Ich nahm die Drossel
und legte sie in ein Schubfach.
Nach zwei Wochen
dachte ich an sie und holte sie
aus dem Schrank
und schabte ihre Beine ab,
bis sie blank waren.
Ich tauchte die Beine in Kolophonium
und überzog sie mit Zinn.
Dann steckte ich jedes der beiden
Beine in ein Loch
und besfestigte sie,
damit sie nicht herausfiel,
mit einer Mischung
aus geschmolzenem Zinn und Blei.

Ich schloss Drähte an
und legte eine Spannung an,
die ich erhöhte,
und die Drossel begann zu fauchen und zu rauchen,
dann flog eine Sicherung heraus und mir um den Kopf.
Die Mutter könnte helfen, die Drossel zu befestigen,
doch sie war aus dem Fenster gefallen.
Ich konnte sie nicht finden.
Was sollte ich nur ohne Mutter und mit einer verschmorten Drossel anfangen?
Wenigstens zum Sieben möchte sie gehen.
 

ENachtigall

Mitglied
Hallo Bernd.

Sehr interessant, weil der nicht elektrotechnisch versierte Leser sofort das Bild eines gefolterten Vogels vor Augen hat.
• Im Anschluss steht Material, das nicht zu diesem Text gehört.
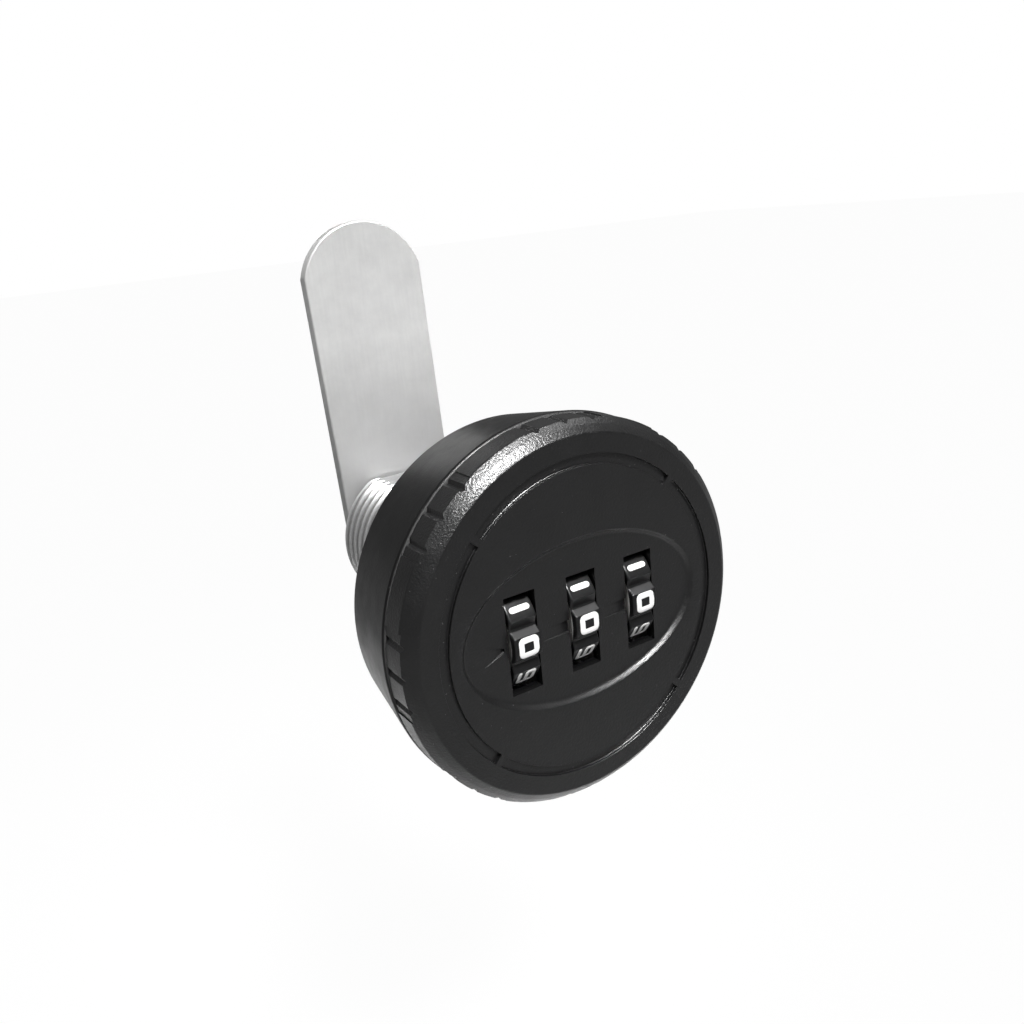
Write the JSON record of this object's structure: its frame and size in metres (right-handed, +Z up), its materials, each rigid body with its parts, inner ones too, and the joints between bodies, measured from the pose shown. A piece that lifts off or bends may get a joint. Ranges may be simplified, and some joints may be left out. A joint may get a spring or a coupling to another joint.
{
  "type": "combination cam lock",
  "caption": "Combination cam lock for a locker door: round black knob with numbered dials, tapered base, threaded barrel with flats, and a flat cam that swings behind the door frame.",
  "frame": {"origin": "on the knob's turning axis, at the base's back face, where the front of the door lies", "axes": "+Y points back through the door along the barrel, +X is right and +Z is up as seen from the front"},
  "size_m": [0.0434, 0.0485, 0.0639],
  "materials": {
    "satin_black_knob": "fine-grained satin black paint",
    "black_base": "smooth semi-gloss black paint",
    "zinc_casting": "bright plated zinc die casting",
    "plated_steel": "zinc-plated stamped steel",
    "black_dial": "moulded black plastic with white numerals",
    "disc_metal": "plain light metal"
  },
  "bodies": {
    "housing": {"base_housing": "black_base", "barrel_body": "zinc_casting", "panel_nut": "plated_steel"},
    "knob": {"knob_shell": "satin_black_knob", "dial_carriage": "zinc_casting", "carriage_screw_1": "plated_steel", "carriage_screw_2": "plated_steel", "carriage_screw_3": "plated_steel", "carriage_screw_4": "plated_steel", "dial_axle": "plated_steel", "click_spring_left": "plated_steel", "click_spring_middle": "plated_steel", "click_spring_right": "plated_steel", "bolt_spring_left": "plated_steel", "bolt_spring_right": "plated_steel", "cam": "plated_steel", "cam_washer": "plated_steel", "cam_screw": "plated_steel"},
    "dial_left": {"number_wheel_left": "black_dial", "code_disc_left": "disc_metal"},
    "dial_middle": {"number_wheel_middle": "black_dial", "code_disc_middle": "disc_metal"},
    "dial_right": {"number_wheel_right": "black_dial", "code_disc_right": "disc_metal"},
    "bolt": {"locking_bolt": "plated_steel"}
  },
  "joints": [
    {"name": "knob_turn", "type": "hinge", "parent": "housing", "child": "knob", "pos_m": [0, 0, 0], "axis": [0, -1, 0], "range_deg": [0, 90]},
    {"name": "dial_left_turn", "type": "hinge", "parent": "knob", "child": "dial_left", "pos_m": [-0.0078, -0.00938, -0.0004], "axis": [1, 0, 0], "continuous": true, "deforming": ["click_spring_left"]},
    {"name": "dial_middle_turn", "type": "hinge", "parent": "knob", "child": "dial_middle", "pos_m": [0, -0.00938, -0.0004], "axis": [1, 0, 0], "continuous": true, "deforming": ["click_spring_middle"]},
    {"name": "dial_right_turn", "type": "hinge", "parent": "knob", "child": "dial_right", "pos_m": [0.0078, -0.00938, -0.0004], "axis": [1, 0, 0], "continuous": true, "deforming": ["click_spring_right"]},
    {"name": "bolt_slide", "type": "slide", "parent": "knob", "child": "bolt", "axis": [0, 0, -1], "range_m": [0, 0.0011], "stiffness_N_per_m": 400, "springref_m": -0.001, "deforming": ["bolt_spring_left", "bolt_spring_right"]}
  ]
}
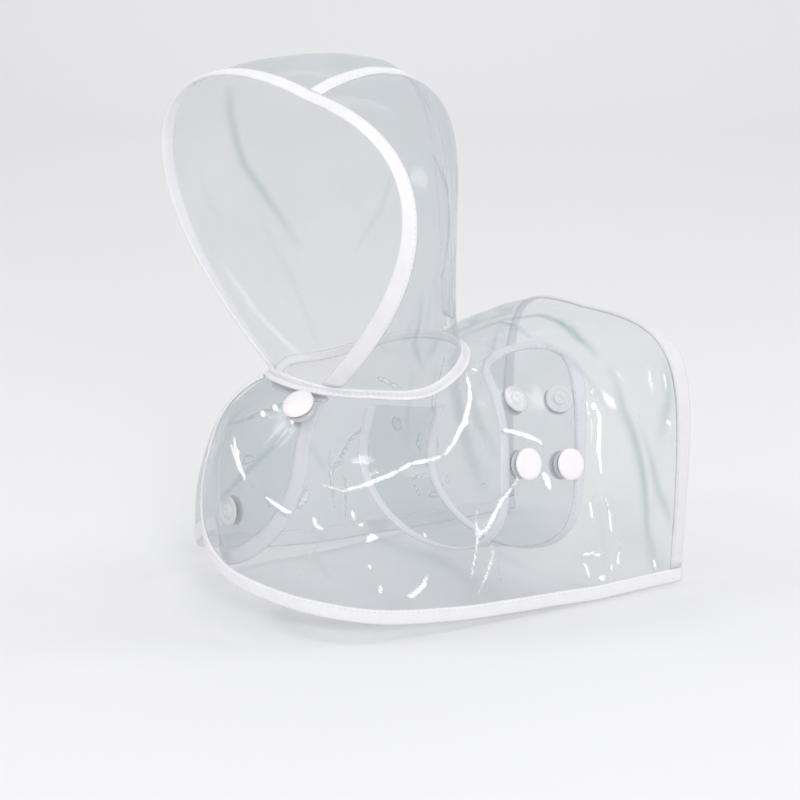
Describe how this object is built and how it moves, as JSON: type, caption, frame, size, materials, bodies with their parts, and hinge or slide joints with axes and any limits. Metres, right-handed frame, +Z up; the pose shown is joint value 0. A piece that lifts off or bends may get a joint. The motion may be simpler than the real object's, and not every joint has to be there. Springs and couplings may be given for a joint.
{
  "type": "dog raincoat",
  "caption": "Clear hooded raincoat for a small dog, with bound edges, an overlapping snapped front and a belly strap.",
  "frame": {"origin": "on the neck seam at the middle of the back, where the coat rests on its wearer", "axes": "-Y to the front of the coat, +X to its left, +Z up"},
  "size_m": [0.1583, 0.2183, 0.2551],
  "materials": {
    "film": "clear glossy plastic film",
    "binding": "white woven binding",
    "resin": "white resin, slightly glossy"
  },
  "bodies": {
    "root": {"cape": "film", "hood_left": "film", "hood_right": "film", "belly_strap": "film", "crown_tape": "binding", "face_tape": "binding", "neck_tape": "binding", "hem_tape_left": "binding", "hem_tape_right": "binding", "rear_tape": "binding", "strap_tape": "binding", "snap_chest_upper_cap": "resin", "snap_chest_upper_pair": "resin", "snap_chest_upper_back": "resin", "snap_strap_front_cap": "resin", "snap_strap_front_pair": "resin", "snap_strap_front_back": "resin", "snap_strap_rear_cap": "resin", "snap_strap_rear_pair": "resin", "snap_strap_rear_back": "resin", "snap_chest_lower_half": "resin", "snap_chest_lower_back": "resin", "snap_free_front_half": "resin", "snap_free_front_back": "resin", "snap_free_rear_half": "resin", "snap_free_rear_back": "resin"}
  },
  "joints": []
}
Später gesellt sich die seltsame Mutter hinzu, bis zu ihrem berüchtigten Fenstersturz.
Hier offenbart sich die Bandbreite der Theatralik menschlicher Vorstellungen! Sehr gerne gelesen.
Es drosselt aber nicht - meine Neugier auf weitere diesbezügliche Werke.

Grüße von Elke
 
O

orlando

Gast
Gefällt mir,
ein ausgefeiltes Teil: intelligent und abgründig. -
Interessant auch in der Hinsicht, dass sich die Werkzeug- und Technikerbranche gern sprachlich aus dem Bereich der menschlichen Beziehungen bedient ...
Die Sache mit der "Mutter" hat mich schon als Kind fasziniert und zu vielen Fragen veranlasst.
Das Gedicht selber besticht durch seine lakonische Art, die dazu beiträgt, Grauen zu erzeugen. - Das funktioniert übrigens ebenfalls, wenn man die Sachlage sofort durchschaut. Eigenartig. Schauder-Haft.